- What is asked:
Extract the data exactly, missing nothing.

- Listed records:

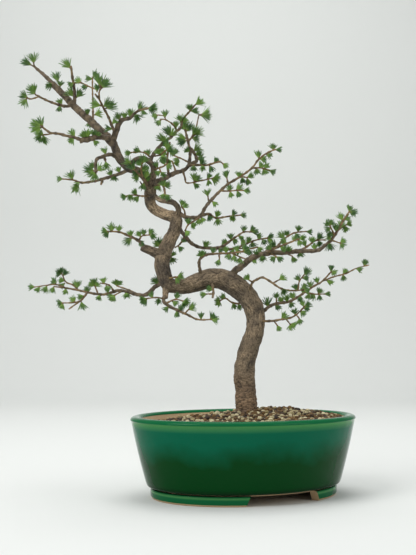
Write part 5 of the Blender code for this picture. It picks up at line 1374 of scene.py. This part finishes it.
# %% Floor, backdrop and lights
SWEEP_HALF = 3.4
SWEEP_BACK = 2.6
SWEEP_FRONT = -3.2
SWEEP_BEND = 0.7
SWEEP_TOP = 3.6


def make_sweep():
    """A floor that turns up into a backdrop in one curve."""
    section = [(SWEEP_FRONT, 0.0), (SWEEP_BACK - SWEEP_BEND, 0.0)]
    for k in range(1, 13):
        turn = math.pi / 2 * k / 12
        out = SWEEP_BACK - SWEEP_BEND + SWEEP_BEND * math.sin(turn)
        section.append((out, SWEEP_BEND * (1 - math.cos(turn))))
    section.append((SWEEP_BACK, SWEEP_TOP))
    verts = [(x, y, z) for y, z in section for x in (-SWEEP_HALF, SWEEP_HALF)]
    faces = [(2 * k, 2 * k + 1, 2 * k + 3, 2 * k + 2) for k in range(len(section) - 1)]
    mesh = bpy.data.meshes.new("sweep")
    mesh.from_pydata(verts, [], faces)
    mesh.shade_smooth()
    made = bpy.data.objects.new("sweep", mesh)
    bpy.context.scene.collection.objects.link(made)
    return made


def add_softbox(name, place, aim, size, watts):
    light = bpy.data.lights.new(name, "AREA")
    light.shape = "DISK"
    light.size = size
    light.energy = watts
    made = bpy.data.objects.new(name, light)
    made.location = place
    made.rotation_euler = (Vector(aim) - Vector(place)).to_track_quat("-Z", "Y").to_euler()
    bpy.context.scene.collection.objects.link(made)
    return made


sweep = make_sweep()
paper, tree, shader = new_material("matt_paper", 0.9)
shader.inputs["Base Color"].default_value = linear("e4e6e3")
sweep.data.materials.append(paper)
SOFTBOXES = [               # (name, place in metres, aimed at, side in metres, watts)
    ("window", (-1.3, -1.1, 1.7), (0, 0, 0.25), 1.4, 28),
    ("ceiling", (0.2, 0.3, 2.2), (0, 0, 0.2), 1.8, 19),
    ("backdrop_wash", (0, 1.0, 2.4), (0, 2.6, 0.5), 1.6, 17),
    ("fill", (1.6, -0.9, 0.8), (0, 0, 0.2), 1.2, 7),
]
for softbox in SOFTBOXES:
    add_softbox(*softbox)
world = bpy.data.worlds.new("pale_room")
world.use_nodes = True
world.node_tree.nodes["Background"].inputs["Color"].default_value = linear("eef1f2")
world.node_tree.nodes["Background"].inputs["Strength"].default_value = 0.38
bpy.context.scene.world = world
bpy.context.scene.view_settings.view_transform = "Standard"
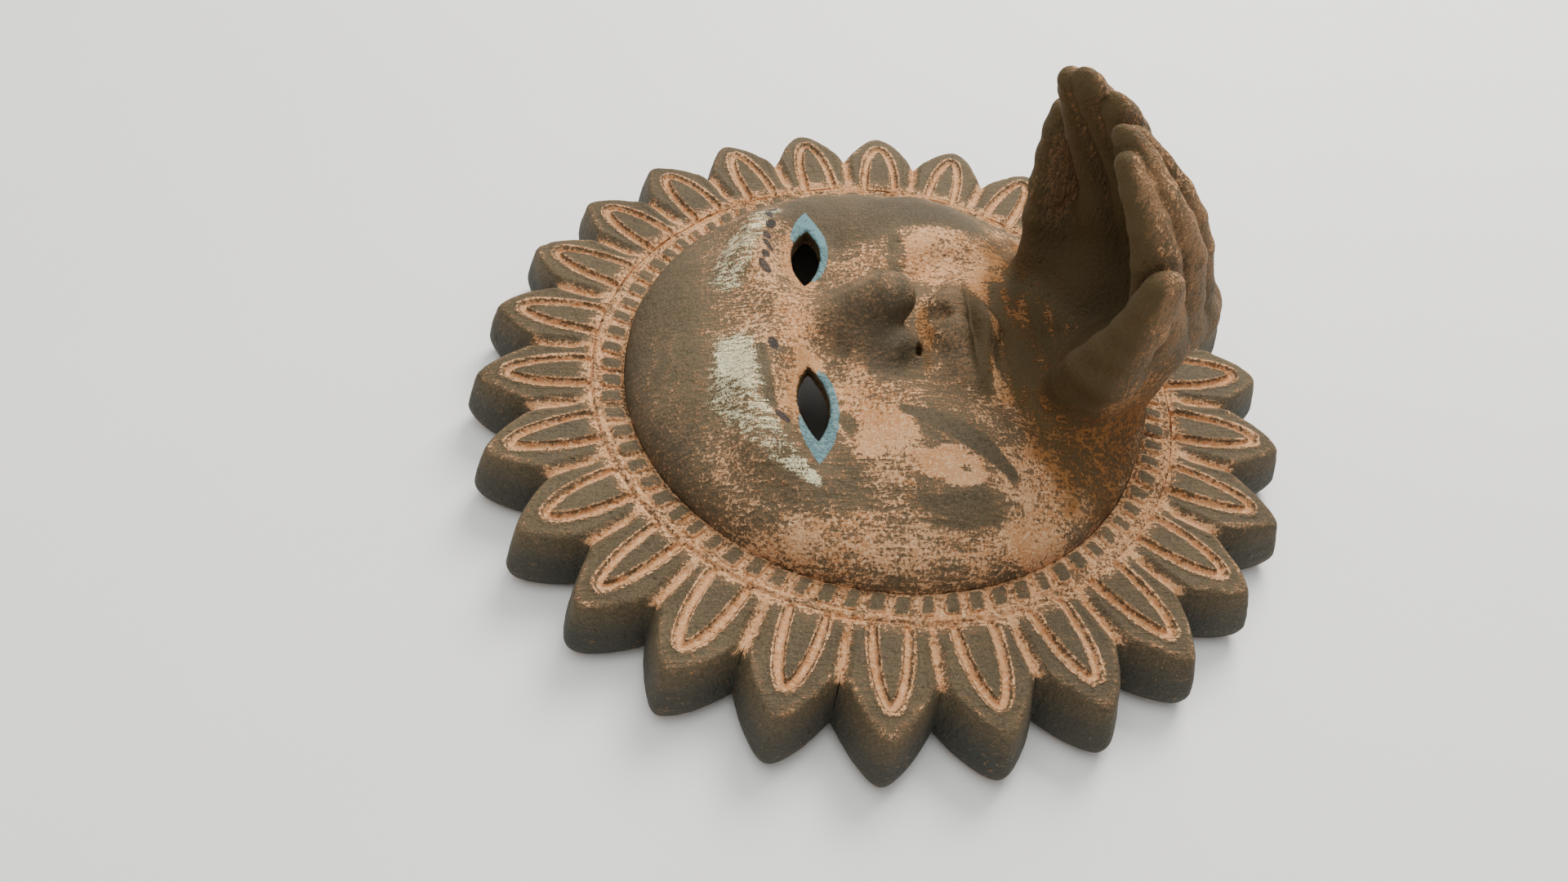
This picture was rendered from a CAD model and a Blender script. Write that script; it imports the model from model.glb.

- Answer for this exercise:
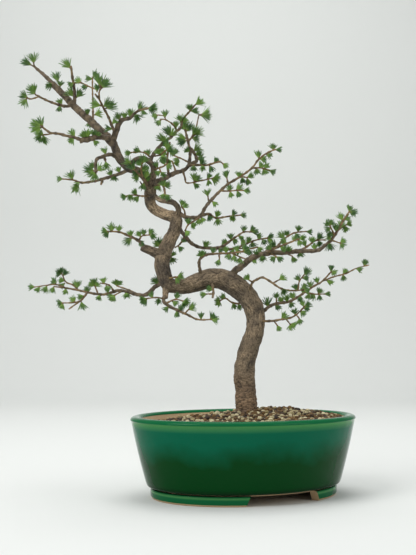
Write part 5 of the Blender code for this picture. It picks up at line 1374 of scene.py. This part finishes it.
# %% Floor, backdrop and lights
SWEEP_HALF = 3.4
SWEEP_BACK = 2.6
SWEEP_FRONT = -3.2
SWEEP_BEND = 0.7
SWEEP_TOP = 3.6


def make_sweep():
    """A floor that turns up into a backdrop in one curve."""
    section = [(SWEEP_FRONT, 0.0), (SWEEP_BACK - SWEEP_BEND, 0.0)]
    for k in range(1, 13):
        turn = math.pi / 2 * k / 12
        out = SWEEP_BACK - SWEEP_BEND + SWEEP_BEND * math.sin(turn)
        section.append((out, SWEEP_BEND * (1 - math.cos(turn))))
    section.append((SWEEP_BACK, SWEEP_TOP))
    verts = [(x, y, z) for y, z in section for x in (-SWEEP_HALF, SWEEP_HALF)]
    faces = [(2 * k, 2 * k + 1, 2 * k + 3, 2 * k + 2) for k in range(len(section) - 1)]
    mesh = bpy.data.meshes.new("sweep")
    mesh.from_pydata(verts, [], faces)
    mesh.shade_smooth()
    made = bpy.data.objects.new("sweep", mesh)
    bpy.context.scene.collection.objects.link(made)
    return made


def add_softbox(name, place, aim, size, watts):
    light = bpy.data.lights.new(name, "AREA")
    light.shape = "DISK"
    light.size = size
    light.energy = watts
    made = bpy.data.objects.new(name, light)
    made.location = place
    made.rotation_euler = (Vector(aim) - Vector(place)).to_track_quat("-Z", "Y").to_euler()
    bpy.context.scene.collection.objects.link(made)
    return made


sweep = make_sweep()
paper, tree, shader = new_material("matt_paper", 0.9)
shader.inputs["Base Color"].default_value = linear("e4e6e3")
sweep.data.materials.append(paper)
SOFTBOXES = [               # (name, place in metres, aimed at, side in metres, watts)
    ("window", (-1.3, -1.1, 1.7), (0, 0, 0.25), 1.4, 28),
    ("ceiling", (0.2, 0.3, 2.2), (0, 0, 0.2), 1.8, 19),
    ("backdrop_wash", (0, 1.0, 2.4), (0, 2.6, 0.5), 1.6, 17),
    ("fill", (1.6, -0.9, 0.8), (0, 0, 0.2), 1.2, 7),
]
for softbox in SOFTBOXES:
    add_softbox(*softbox)
world = bpy.data.worlds.new("pale_room")
world.use_nodes = True
world.node_tree.nodes["Background"].inputs["Color"].default_value = linear("eef1f2")
world.node_tree.nodes["Background"].inputs["Strength"].default_value = 0.38
bpy.context.scene.world = world
bpy.context.scene.view_settings.view_transform = "Standard"
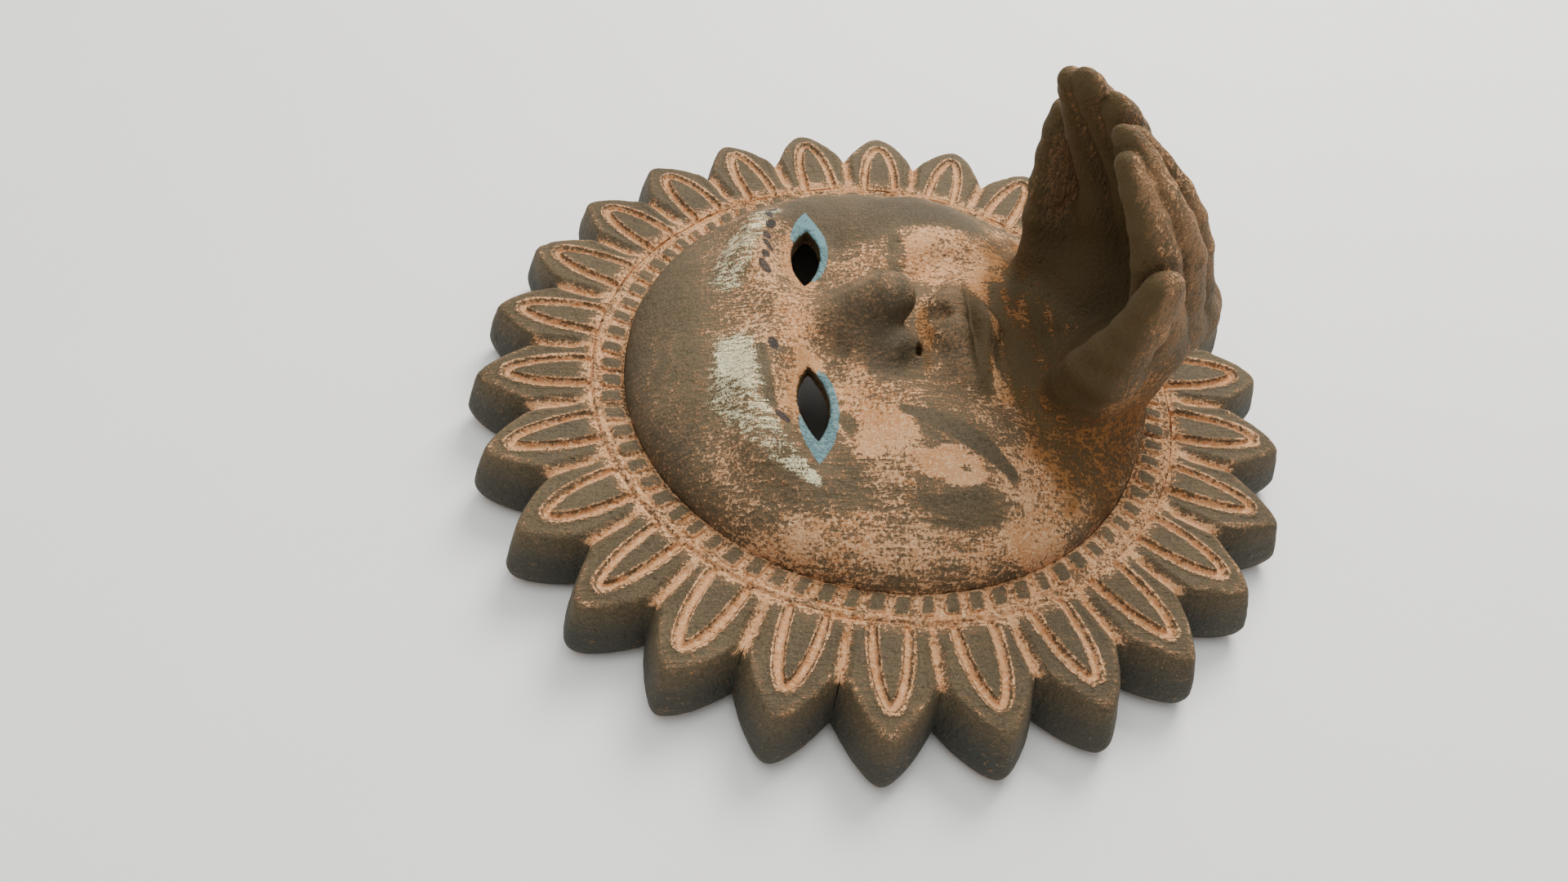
This picture was rendered from a CAD model and a Blender script. Write that script; it imports the model from model.glb.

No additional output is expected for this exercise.